You have a new blog.  How do you see social media fitting into your plans?

Shalom:            I see social media as one element of an epochal shift of power away from traditional, centralized, top-down communication (driven by corporate interests and the prioritization of profit above all else) to a new paradigm, which is in the process of being developed and defined as we speak. Right now, the new era appears non-traditional, decentralized, and bottom-up. The barriers to entry that previously kept individuals from addressing vast audiences have been shattered. Almost anyone can publish their own blog… and if the content is interesting or valuable enough, anyone’s blog has the potential to reach audiences that can rival the reach of the major networks. Although this must frighten the traditional media establishment, there’s never been a more exciting time for creative individuals who enjoy using emerging technologies to share their visions, images, and ideas with the world.

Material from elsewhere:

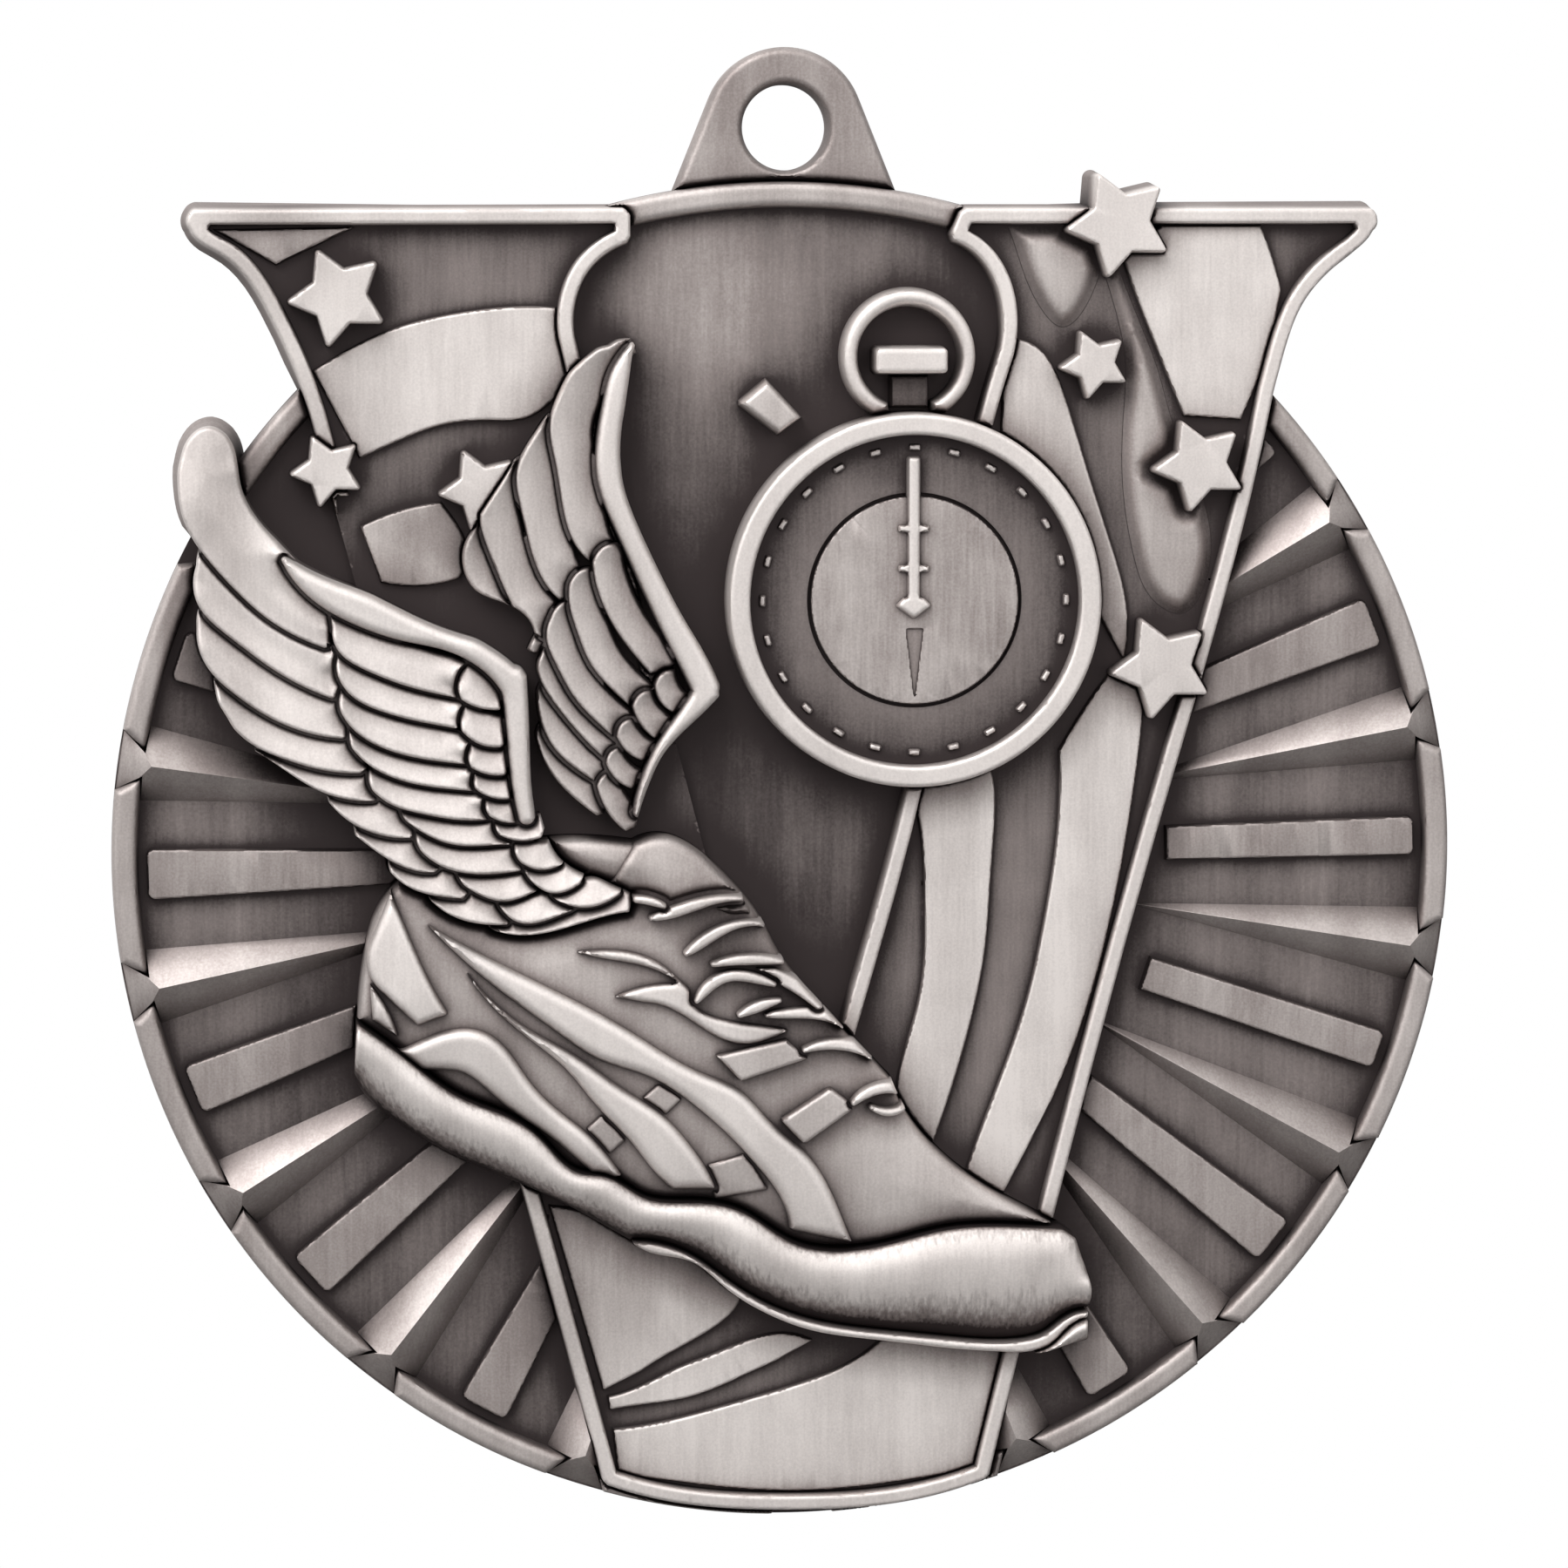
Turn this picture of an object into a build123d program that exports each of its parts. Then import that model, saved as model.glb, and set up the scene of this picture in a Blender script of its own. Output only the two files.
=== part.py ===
from build123d import *
import math
import os

# A cast finisher medal, in millimetres. Everything is drawn in plan: plan x runs across
# the medal, plan y runs up it, and heights are measured from the flat back to the front.
# save() stands the medal upright, with the front facing -Y and the back in the plane y = 0.

# Driving dimensions
DISC_R = 25.4
DISC_T = 1.5
RIM_WIDTH = 1.0
RIM_TOP = 2.2
BACK_RING_R = 21.0
BACK_RING_WIDTH = 0.6
BACK_RING_DEPTH = 0.2
LUG_TOP = 1.8
LUG_R = 3.0
LUG_Z = 27.4
LUG_LEAN = 22.0
LUG_FOOT = (4.6, 24.0)
HOLE_R = 1.6
RAY_COUNT = 18
RAY_STEP = 360 / RAY_COUNT
BAR_ANGLE = 1.3
BAR_OUTER = 24.1
BAR_INNER = 14.5
BAR_INNER_WIDTH = 1.35
BAR_OUTER_WIDTH = 2.0
NARROW_BARS = (0, 17)
NARROW_SHARE = 0.78
ABSENT_BAR = 7
BAR_TOP = 1.9
PLEAT_ANGLE = 11.4
PLEAT_HALF = 3.5
PLEAT_INNER = 13.2
PLEAT_APEX_R = 24.1
PLEAT_TOP = 2.6
HIP_RUN = 0.6
HIP_HALF = 1.9
V_PLATE_TOP = 1.9
V_BORDER_TOP = 2.6
V_BORDER_WIDTH = 0.66
SERIF_R = 0.48
SERIF_TIPS = ((-21.9, 23.9), (21.9, 23.9))
STRIPE_TOP = 2.2
STAR_TOP = 3.0
WATCH_X = 4.8
WATCH_Z = 9.7
BEZEL_OUTER = 7.1
BEZEL_INNER = 6.15
BEZEL_TOP = 3.4
DIAL_TOP = 2.7
DIAL_STEP_R = 4.0
DIAL_STEP_TOP = 2.85
TICK_R = 5.75
TICK_COUNT = 24
HAND_TOP = 3.1
CROWN_TOP = 3.2
FAR_BASE_TOP = 2.7
FAR_FEATHER_TOP = 3.2
FAR_BONE_TOP = 3.3
NEAR_BASE_TOP = 3.0
NEAR_FEATHER_TOP = 3.6
NEAR_COVERT_TOP = 3.75
NEAR_BONE_TOP = 3.9
SHOE_TOP = 3.3
OVERLAY_TOP = 3.8
LACE_TOP = 4.0
MIDSOLE_TOP = 3.9
OUTSOLE_TOP = 3.6
GAP = 0.06
SLIVER = 0.12
PLEAT_SCRAP = 0.15
CLEAR_TOP = 6.0


# Drawing helpers

def facing_up(area):
    """The same area with every face turned to the front."""
    return Sketch() + [face if face.normal_at().Z > 0 else -face for face in area.faces()]


def outline(*runs):
    """Closed area. Each run is a smooth line; the corners fall where runs meet."""
    edges = [run_line(list(run) + [following[0]])
             for run, following in zip(runs, runs[1:] + runs[:1])]
    return facing_up(make_face(edges))


def polygon(*points):
    """Closed area with straight sides."""
    return facing_up(make_face(Polyline(*points, close=True)))


def blade(stations, grow=0):
    """Tapered strip along stations (x, z, half width), rounded where it has width."""
    stations = [(x, z, half + grow) for x, z, half in stations]
    left = []
    right = []
    last = len(stations) - 1
    for i, (x, z, half) in enumerate(stations):
        before = stations[max(i - 1, 0)]
        after = stations[min(i + 1, last)]
        run = Vector(after[0] - before[0], after[1] - before[1]).normalized()
        side = Vector(-run.Y, run.X) * half
        left.append(Vector(x, z) + side)
        right.append(Vector(x, z) - side)
    first, second = stations[0], stations[1]
    ahead, end = stations[-2], stations[-1]
    start_run = Vector(first[0] - second[0], first[1] - second[1]).normalized()
    end_run = Vector(end[0] - ahead[0], end[1] - ahead[1]).normalized()
    edges = [run_line(left)]
    edges += blade_end(left[-1], right[-1], Vector(end[0], end[1]) + end_run * end[2] * 0.8, end[2])
    edges.append(run_line(right[::-1]))
    edges += blade_end(right[0], left[0], Vector(first[0], first[1]) + start_run * first[2] * 0.8,
                       first[2])
    return facing_up(make_face(edges))


def strip(points, half):
    """Strip of even width along the points."""
    return blade([(x, z, half) for x, z in points])


def run_line(points):
    """Smooth line through the points."""
    return Spline(*points) if len(points) > 2 else Line(*points)


def blade_end(start, finish, tip, half):
    """Rounded end of a blade, or nothing where the blade runs to a point."""
    return [ThreePointArc(start, tip, finish)] if half > 0.02 else []


def joined(areas):
    """One area from many."""
    total = areas[0]
    for area in areas[1:]:
        total = total + area
    return total


def cleaned(area):
    """The area without slivers too small to cast."""
    return facing_up(Sketch() + [face for face in area.faces() if face.area > SLIVER])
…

The purpose of my blog is to serve as a resource for people who want to give, receive, and share resonant inspiration and creativity. Like frequencies resonate, creating something greater than themselves in the process. My job is to serve this, both by creating images that reveal the invisible within the visible, and to create a community space where other creatives can connect and have meaningful, inspiring contact that can gain momentum and depth over time… thus creating a virtuous cycle of inspiration feeding creativity, which in turn catalyzes even more creativity.

Any thoughts you’d like to leave us with?

Shalom:            A short story, since I’ve been so long-winded. At the end of a talk the Dalai Lama was giving about true happiness, he was asked what was the happiest day of his life. The Dalai Lama smiled and said softly, “That would be today.” May today be the happiest day of your life.